AMBROSE. (in Luc. cap. 3. lib. iii. n. 7, 8.) For Abraham was the first who deserved the witness of faith; He believed God, and it was accounted to him for righteousness. It behoved therefore that he should be set forth as the first in the line of descent, who was the first to deserve the promise of the restoration of the Church, In thee shall all the nations of the earth be blessed. And it is again brought to a period in David, for that Jesus should be called his Son; hence to him is preserved the privilege, that from him should come the beginning of the Lord’s genealogy.

CHRYSOSTOM. (Hom. iii.) Matthew then, desiring to preserve in memory the lineage of the Lord’s humanity through the succession of His parents, begins with Abraham, saying, Abraham begat Isaac. Why does he not mention lsmael, his first-born? And again, Isaac begat Jacob; why does he not speak of Esau his first-born? Because through them he could not have come down to David.

GLOSS. Yet he names all the brethren of Judah with him in the lineage. lsmael and Esau had not remained in the worship of the true God; but the brethren of Judah were reckoned in God’s people.

CHRYSOSTOM. (Hom. iii.) Or, he names all the twelve Patriarchs that he may lower that pride which is drawn from a line of noble ancestry. For many of these were born of maidservants, and yet were Patriarchs and heads of tribes.

GLOSS. But Judah is the only one mentioned by name, and that because the Lord was descended from him only.
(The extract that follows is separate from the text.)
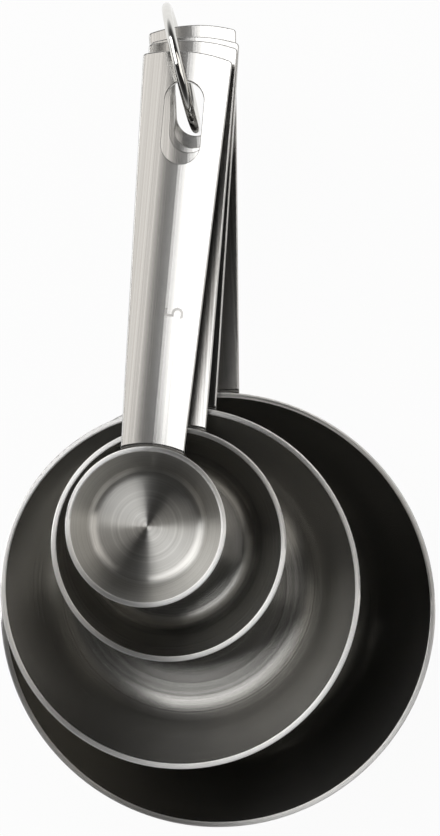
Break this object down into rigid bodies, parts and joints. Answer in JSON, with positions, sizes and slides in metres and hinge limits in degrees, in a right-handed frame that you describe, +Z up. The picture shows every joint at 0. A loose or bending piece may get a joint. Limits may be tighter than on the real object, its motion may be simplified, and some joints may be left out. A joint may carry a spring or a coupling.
{
  "type": "measuring spoon set",
  "caption": "Nested measuring spoons strung on a wire ring: flat-floored spun steel cups with long dished, slotted strip handles, each cup lifting out of the next.",
  "frame": {"origin": "centre of the underside of the 100 ml cup's flat floor, on the surface that the set stands on", "axes": "+Y along the handles from the cups to the ring, +Z up out of the cups, +X to the right with the ring away from the viewer"},
  "size_m": [0.0814, 0.1542, 0.0402],
  "materials": {
    "cup_steel": "spun satin, fine turning marks round the cup's axis",
    "handle_steel": "brushed along the handle",
    "ring_wire": "bright plated wire"
  },
  "bodies": {
    "spoon_100ml": {"bowl_100ml": "cup_steel", "handle_100ml": "handle_steel"},
    "spoon_50ml": {"bowl_50ml": "cup_steel", "handle_50ml": "handle_steel"},
    "spoon_15ml": {"bowl_15ml": "cup_steel", "handle_15ml": "handle_steel"},
    "spoon_5ml": {"bowl_5ml": "cup_steel", "handle_5ml": "handle_steel"},
    "ring": {"ring": "ring_wire"}
  },
  "joints": [
    {"name": "lift_50ml", "type": "hinge", "parent": "spoon_100ml", "child": "spoon_50ml", "pos_m": [-0.00683, 0.10133, 0.02547], "axis": [-0.9718, -0.2279, -0.061], "range_deg": [0, 15]},
    {"name": "lift_15ml", "type": "hinge", "parent": "spoon_50ml", "child": "spoon_15ml", "pos_m": [-0.00683, 0.10133, 0.02547], "axis": [-0.9718, -0.2279, -0.061], "range_deg": [0, 24]},
    {"name": "lift_5ml", "type": "hinge", "parent": "spoon_15ml", "child": "spoon_5ml", "pos_m": [-0.00683, 0.10133, 0.02547], "axis": [-0.9986, -0.0523, 0], "range_deg": [0, 24]},
    {"name": "ring_turn", "type": "hinge", "parent": "spoon_100ml", "child": "ring", "pos_m": [-0.00683, 0.10133, 0.02547], "axis": [-0.9718, -0.2279, -0.061], "continuous": true}
  ]
}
But in each of the Patriarchs we must note not their history only, but the allegorical and moral meaning to be drawn from them; allegory, in seeing whom each of the Fathers foreshewed; moral instruction in that through each one of the Fathers some virtue may be edified in us either through the signification of his name, or through his exampleg. Abraham is in many respects a figure of Christ, and chiefly in his name, which is interpreted the Father of many nations, and Christ is Father of many believers. Abraham moreover went out from his own kindred, and abode in a strange land; in like manner Christ, leaving the Jewish nation, went by His preachers throughout the Gentiles.

PSEUDO-CHRYSOSTOM. Isaac is interpreted ‘laughter,’ but the laughter of the saints is not the foolish convulsion of the lips, but the rational joy of the heart, which was the mystery of Christ. For as he was granted to his parents in their extreme age to their great joy, that it might be known that he was not the child of nature, but of grace, thus Christ also in this last time came of a Jewish mother to be the joy of the whole earth; the one of a virgin, the other of a woman past the age, both contrary to the expectation of nature.

REMIGIUS. Jacob is interpreted ‘supplanter,’ and it is said of Christ, Thou hast cast down beneath Me them that rose up against Me. (Ps. 18:43.)

PSEUDO-CHRYSOSTOM. Our Jacob in like manner begot the twelve Apostles in the Spirit, not in the flesh; in word, not in blood. Judah is interpreted ‘confessor,’ for he was a type of Christ who was to be the confessor of His Father, as He spake, I confess to Thee, Father, Lord of heaven and earth.

GLOSS. Morally; Abraham signifies to us the virtue of faith in Christ, as an example himself, as it is said of him, Abraham believed God, and it was accounted unto Him for righteousness. Isaac may represent hope; for Isaac is interpreted ‘laughter,’ as he was the joy of his parents; and hope is our joy, making ns to hope for eternal blessings and to joy in them. Abraham begat Isaac, and faith begets hope. Jacob signifies ‘love,’ for love embraces two lives; active in the love of our neighbour, contemplative in the love of God; the active is signified by Leah, the contemplative by Rachel. For Leah is interpreted. ‘labouringh,’ for she is active in labour; Racheli ‘having seen the beginning,’ because by the contemplative, the beginning, that is God, is seen. Jacob is born of two parents, as love is born of faith and hope; for what we believe, we both hope for and love.